WLSB encoding incorrect

Bug #1157536 reported by Chris Pearson
6
This bug affects 1 person
Affects Status Importance Assigned to Milestone
rohc
Status tracked in Rohc-main
1.3.x
Invalid
Undecided
Didier Barvaux
1.4.x
Invalid
Undecided
Didier Barvaux
Rohc-1.5.x
Invalid
Undecided
Didier Barvaux
Rohc-main
Invalid
Undecided
Didier Barvaux

Bug Description

I wrote a unit test app for the RoHC library's W-LSB implementation.

The app creates a 16-bit W-LSB window (bits = 16, width = 4, p = ROHC_LSB_SHIFT_IP_ID) and adds 0xfc, 0xfd, 0xfe, and 0xff to fill the window (so that v_min = 0xfc and v_max = 0xff). It then calls wlsb_get_k_16bits() with value 0x100.

I expected the returned nr_bits to be 9, since the decompressor would need to replace the 9 least significant bits of v_min to reconstitute v:

    0000 0000 1111 1100 v_min (0x00fc)
    0000 0001 0000 0000 v (0x0100)

However, wlsb_get_k_16bits() sets nr_bits to 3. That implies that the decompressor would need to be able to reconstruct 0x100 from 0xfc and three zero bits. I don't see how that can be correct.

I've tried this with other values.
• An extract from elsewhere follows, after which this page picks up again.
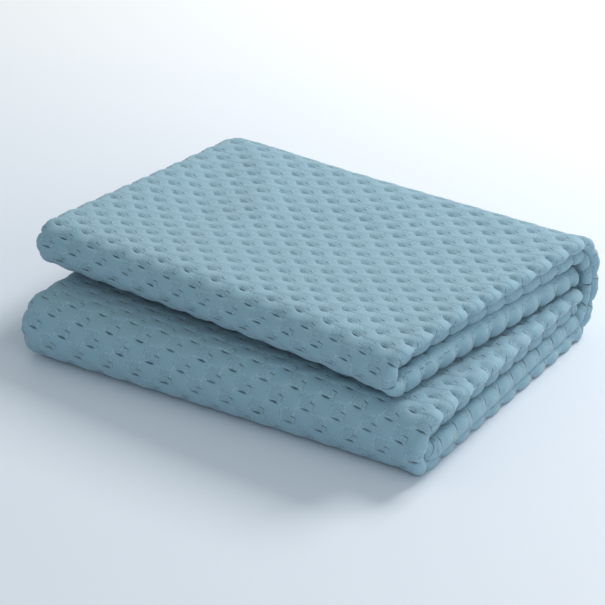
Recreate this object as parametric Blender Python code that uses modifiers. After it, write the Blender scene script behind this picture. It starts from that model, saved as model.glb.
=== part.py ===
"""A waffle weave cotton blanket, folded twice: first across its length into a strip of four plies,
then the strip into a stack of four runs, two bundles high.

Metres, +Z up.  X runs along the stack, -Y is its front and Z = 0 is the surface that it lies on.
The whole cloth is one sheet.  A point of it is found from two places: where it is across the strip
(its ply, and how far along it), and where the strip is on its way through the stack (its run or bend).
"""

from typing import NamedTuple

import bmesh
import bpy
import numpy as np

# ---- the cloth ----
SHEET = 0.0024  # thickness of one ply, pressed
COLOUR = (0.335, 0.560, 0.625, 1.0)
ROUGHNESS = 0.85

# ---- the folded stack ----
LENGTH = 0.500  # along X, from the left wrap to the right folds
DEPTH = 0.398  # along Y, of the upper bundle
PLY = 0.0085  # how far a ply stands out from its neighbour where it turns a fold
BACK_PLY = 0.0055  # the same in the back wrap, which is drawn tight

# ---- across the strip, in plies from its middle ----
OUTER_PLY = 1.5
INNER_PLY = 0.5
PAIR_MIDDLE = 1.0  # the middle of the two plies that one right fold joins
PAIR_PUFF = 0.62  # half the height of a right fold, which is fuller than the plies behind it
PUFF_FROM = 0.86  # where along a ply that fullness starts
FREE_EDGE = 0.03  # where the two free edges lie, along the ply
INNER_STEPS = 4  # grid steps along plies 2, 3 and 4
OUTER_STEPS = 8  # along ply 1, which shows
TURN_STEPS = 5  # round a right fold
WRAP_STEPS = 6  # round the left wrap

# ---- along the strip, heights in plies above the floor ----
LEVEL_RUN_4 = 2.0
LEVEL_RUN_3 = 6.0
LEVEL_MIDDLE = 8.0
LEVEL_RUN_2 = 10.0
LEVEL_RUN_1 = 14.0
FRONT_TURN = 2.0  # radius of the two front folds, in plies
BACK_TURN = 6.0  # radius of the back wrap, in plies
END_GAP = 0.030  # how far short of the back wrap the strip's two ends stop

# ---- the lower bundle stands out from the upper one ----
LOWER_TWIST = 0.120  # radians that it fans out about the back right corner
LOWER_FORWARD = 0.004
LOWER_LEFT = 0.016  # how much further its left end reaches
FRONT_LIFT = 0.003  # the gap that opens between the bundles at the front
LIFT_FROM = 0.5  # how far back that gap reaches, in parts of the depth
BACK_LEFT = 0.016  # how much further the left end reaches at the back

LEFT = -LENGTH / 2 + OUTER_PLY * PLY + SHEET / 2
RIGHT = LENGTH / 2 - PAIR_PUFF * PLY - SHEET / 2
FRONT = -DEPTH / 2 + (FRONT_TURN + OUTER_PLY) * PLY + SHEET / 2
BACK = DEPTH / 2 - (BACK_TURN + OUTER_PLY) * BACK_PLY - SHEET / 2


class Corner(NamedTuple):
    """The height that one ply takes up at a corner of the stack, in each bundle."""

    name: str
    along: float  # 0 at the left, 1 at the right
    back: float  # 0 at the front, 1 at the back
    lower: float
    upper: float


CORNERS = (
    Corner("front left", 0, 0, 0.0100, 0.0068),
    Corner("front right", 1, 0, 0.0106, 0.0070),
    Corner("back left", 0, 1, 0.0066, 0.0066),
    Corner("back right", 1, 1, 0.0084, 0.0080),
)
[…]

It appears that wlsb_get_k_16bits() is returning the minimum number of bits required to express the *difference* between v and v_ref. (In other words, it's returning log2(abs(v - v_ref)) + 1.)

What I think wlsb_get_k_16bits() should return is the minimum number of bits that includes the most-significant bit that differs between v and v_ref. That number is given by the following 'C' statement (ignoring 'p' here):

    floor(log2(v ^ v_ref)) + 1

XOR is the key operation here, and I don't see that in the RoHC library code.

-- Chris

P.S. I would use a non-floating-point equivalent to log2() in real code.

Tags: library wlsb
tags: added: library wlsb
Revision history for this message
Didier Barvaux (didier-barvaux) wrote :

Hi Chris,

> What I think wlsb_get_k_16bits() should return is the minimum number
> of bits that includes the most-significant bit that differs between v and
> v_ref.

That's the LSB algorithm. The W-LSB algorithm uses a window of values that
helps reducing the number of required bits. With your example, 3 bits are
enough to distinguish the correct value between the other values in the
window. With only 2 bits, the 0xfc and 0x100 values could not be distinguished,
but with 3 bits they can.

With the shift parameter p = ROHC_LSB_SHIFT_IP_ID = 0, the value you encode
with the W-LSB scheme is expected to stay unchanged or increase by a small
number. If you chose p = -1, the value is expected to always increase, so the
0xfc value would not have been taken into account, and only 2 bits would have
been enough.

Regards,
Didier

Revision history for this message
Chris Pearson (chriscpearson) wrote :

Hi Didier,

Ah, now I see the light! Thanks for explaining this.